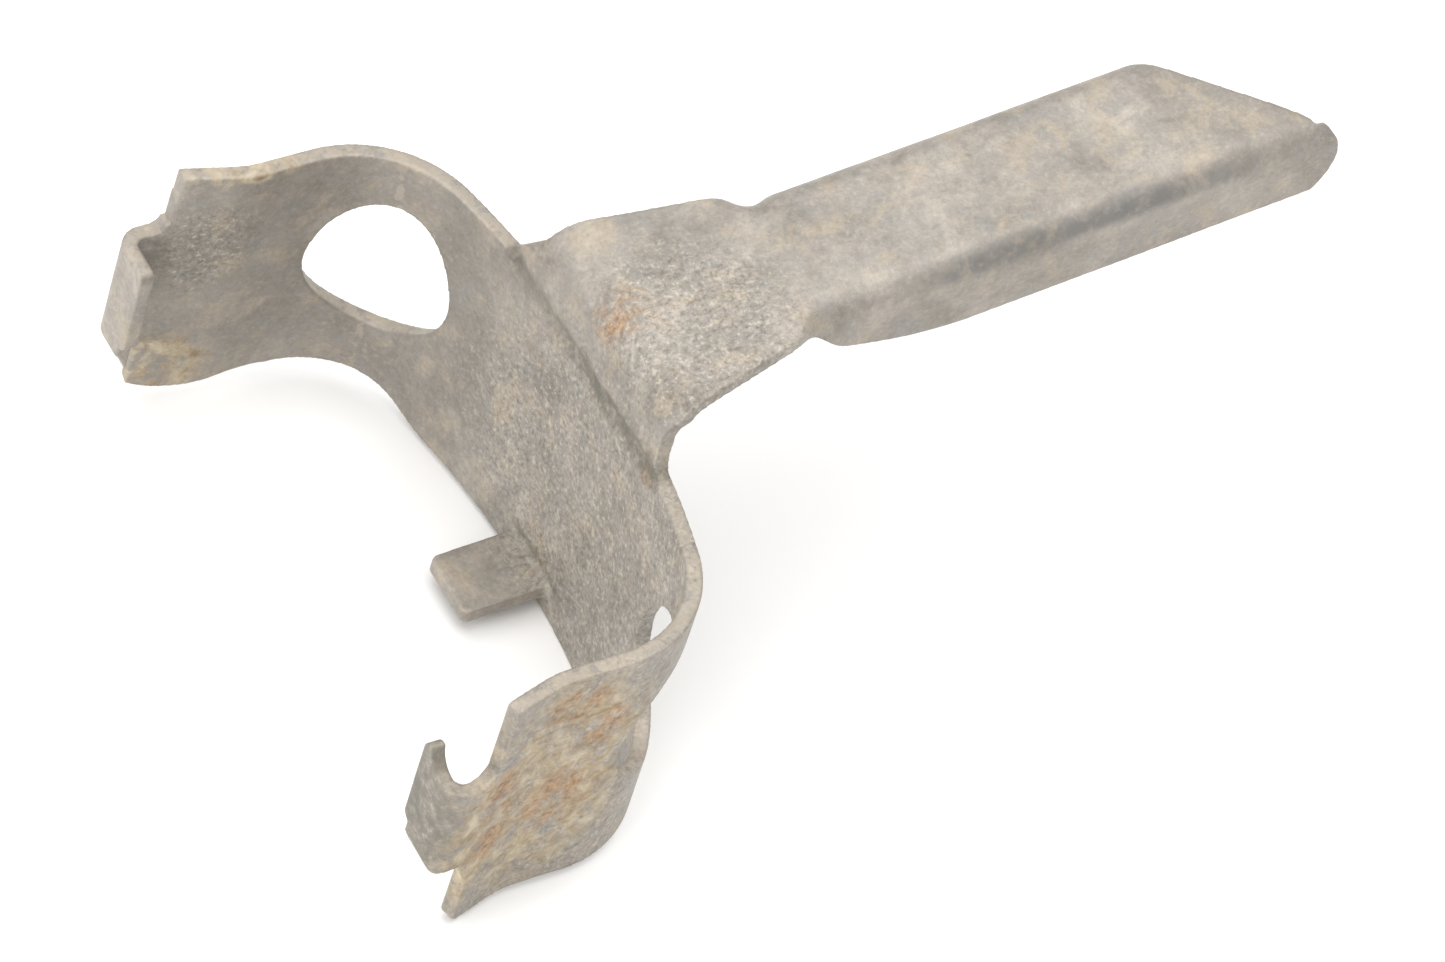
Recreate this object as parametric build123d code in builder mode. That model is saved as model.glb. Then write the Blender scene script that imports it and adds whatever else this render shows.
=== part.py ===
from build123d import *
from math import cos, pi, radians, sin, sqrt, tan
import os

# A lever clip pressed and folded from one piece of sheet steel.
# Two arms with hooked ends reach forwards (-X) from a bowed web, and a tongue bent
# backwards (+X) from the web's upper edge is folded into a channel, the lever's handle.
# +Y is across the arms and +Z is up.  The origin is in the middle of the clip's length
# and width, level with the web's lower edge.

os.makedirs("parts", exist_ok=True)

# ---- Sheet and overall sizes
sheet = 1.1
saddle_depth = 22.84          # front of the hooks to the back of the web
handle_reach = 50.05          # back of the web to the handle's tip
web_back = (saddle_depth - handle_reach) / 2
web_front = web_back - sheet
strip_height = 22.3           # the web, from its lower edge to the arms' upper edge
beyond = 60.0                 # clear of the part on every side, for cuts that go right through
margin = 1.0                  # a little past an edge, for cuts that stop just outside it
length_slack = 0.02           # when edges are picked by their length

# ---- Plan of the web and arms, on the outer face
web_radius = 63.8
web_half_angle = 14.04
corner_radius = 8.56
arm_straight = 3.77
flare_angle = 15.4
flare_radius = 8.0
arm_tail = {1: 3.88, -1: 2.98}
arm_end_lean = 0.6            # the +Y arm's end leans back by this much at the top

# ---- Lower edge of the web and arms.  The two sides of the pressing differ a little,
# so some sizes are given for the +Y side and the -Y side.
web_edge_half = 12.0          # the lowest stretch reaches this far from the middle
arm_edge_start = {1: 19.5, -1: 17.0}
web_lift = {1: 0.4, -1: 0.0}
arm_lift = {1: 1.9, -1: 0.75}
toe_lift = {1: 1.5, -1: 0.6}
toe_drop_start = 3.64         # in front of the corners' centres
toe_drop_end = 5.84
toe_tip = 10.2
toe_tip_lift = {1: 2.2, -1: 0.6}
arm_top_corner = 0.5
arm_toe_corner = {1: 0.2, -1: 0.5}

# ---- Round holes, punched before the corners were bent
hole_radius = 5.75
hole_angle = {1: 42.7, -1: 39.5}  # of the hole's axis from +X, seen from above
hole_height = strip_height - 9.93
hole_points = 24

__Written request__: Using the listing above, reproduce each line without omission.

__Result for this task__:
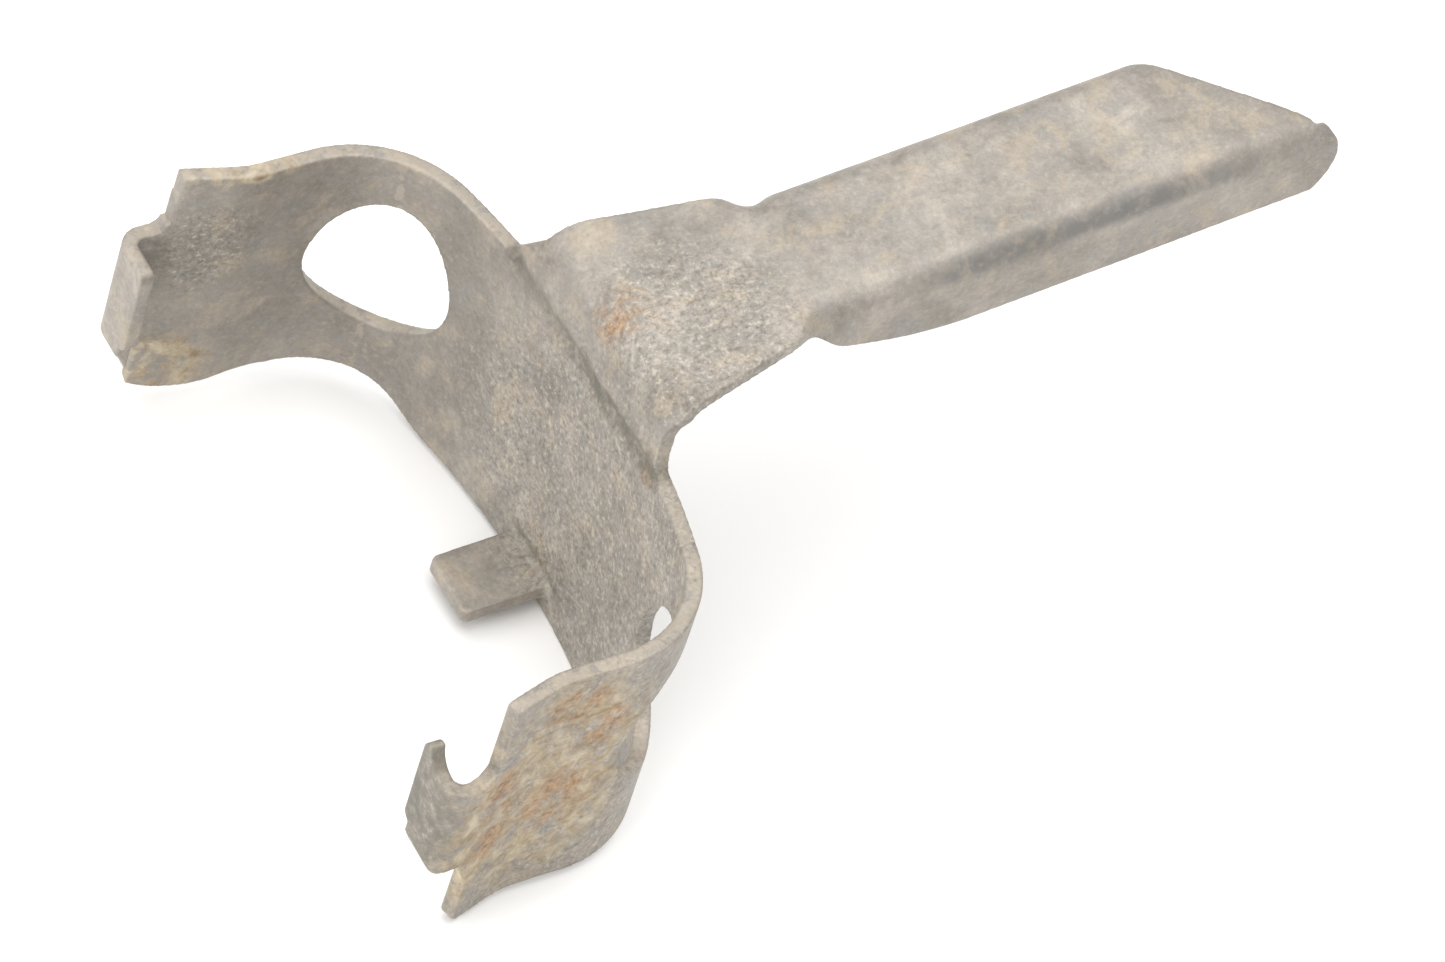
Recreate this object as parametric build123d code in builder mode. That model is saved as model.glb. Then write the Blender scene script that imports it and adds whatever else this render shows.
=== part.py ===
from build123d import *
from math import cos, pi, radians, sin, sqrt, tan
import os

# A lever clip pressed and folded from one piece of sheet steel.
# Two arms with hooked ends reach forwards (-X) from a bowed web, and a tongue bent
# backwards (+X) from the web's upper edge is folded into a channel, the lever's handle.
# +Y is across the arms and +Z is up.  The origin is in the middle of the clip's length
# and width, level with the web's lower edge.

os.makedirs("parts", exist_ok=True)

# ---- Sheet and overall sizes
sheet = 1.1
saddle_depth = 22.84          # front of the hooks to the back of the web
handle_reach = 50.05          # back of the web to the handle's tip
web_back = (saddle_depth - handle_reach) / 2
web_front = web_back - sheet
strip_height = 22.3           # the web, from its lower edge to the arms' upper edge
beyond = 60.0                 # clear of the part on every side, for cuts that go right through
margin = 1.0                  # a little past an edge, for cuts that stop just outside it
length_slack = 0.02           # when edges are picked by their length

# ---- Plan of the web and arms, on the outer face
web_radius = 63.8
web_half_angle = 14.04
corner_radius = 8.56
arm_straight = 3.77
flare_angle = 15.4
flare_radius = 8.0
arm_tail = {1: 3.88, -1: 2.98}
arm_end_lean = 0.6            # the +Y arm's end leans back by this much at the top

# ---- Lower edge of the web and arms.  The two sides of the pressing differ a little,
# so some sizes are given for the +Y side and the -Y side.
web_edge_half = 12.0          # the lowest stretch reaches this far from the middle
arm_edge_start = {1: 19.5, -1: 17.0}
web_lift = {1: 0.4, -1: 0.0}
arm_lift = {1: 1.9, -1: 0.75}
toe_lift = {1: 1.5, -1: 0.6}
toe_drop_start = 3.64         # in front of the corners' centres
toe_drop_end = 5.84
toe_tip = 10.2
toe_tip_lift = {1: 2.2, -1: 0.6}
arm_top_corner = 0.5
arm_toe_corner = {1: 0.2, -1: 0.5}

# ---- Round holes, punched before the corners were bent
hole_radius = 5.75
hole_angle = {1: 42.7, -1: 39.5}  # of the hole's axis from +X, seen from above
hole_height = strip_height - 9.93
hole_points = 24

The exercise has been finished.